Please remember to create an implicit instance so Helenus can pick up on it.

And What About Mutable Collections?

Just like immutable collections, Helenus provides TypeCodecs for some implementations, like Buffer, or mutable.IndexedSeq. If you need support for another collection, you can implement one yourself, it's pretty easy and straightforward.

Let's take Buffer as an example:

import scala.collection.mutable

class BufferCodec[T](inner: TypeCodec[T], frozen: Boolean)
    extends AbstractSeqCodec[T, mutable.Buffer](inner, frozen) {

    override val getJavaType: GenericType[mutable.Buffer[T]] =
        GenericType
        .of(new TypeToken[mutable.Buffer[T]]() {}.getType)
        .where(new GenericTypeParameter[T] {}, inner.getJavaType.wrap())
        .asInstanceOf[GenericType[mutable.Buffer[T]]]

}
  1. Create a class for the collection you want a TypeCodec for. This class must take as parameter:
    1. The TypeCodec of its elements
    2. Whether this codec is used on a Frozen Collection
  2. Extend one of the Collection TypeCodec.
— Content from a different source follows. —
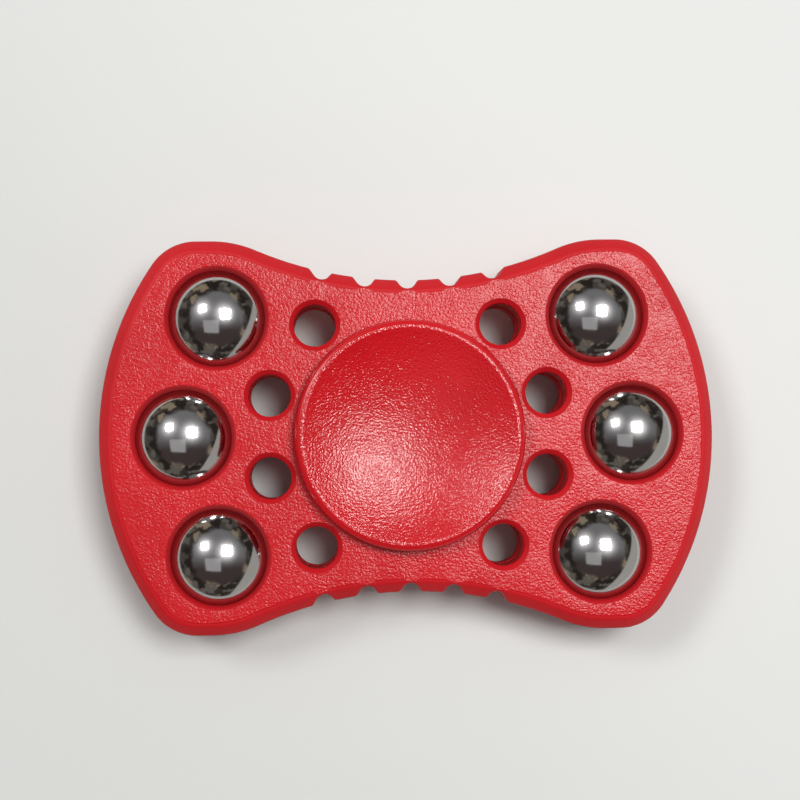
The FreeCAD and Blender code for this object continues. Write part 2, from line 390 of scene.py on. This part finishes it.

In this case we're using AbstractSeqCodec. Notice we have use T (ie. the collection element type), and mutablecoll.Buffer as type parameters. This will let the parent class know what's the expected collection type.
  3. Override getJavaType, which should return a GenericType of the expected collection type, in this case Buffer[T]. A GenericType can be created as follows
    1. Use the GenericType.of method, while supplying a TypeToken of the expected collection type.
    2. Use the where method to specify any type parameters the collection will use. Buffer in this case only uses one type parameter, whereas Map would call where twice, one for the key type parameter and another for the value.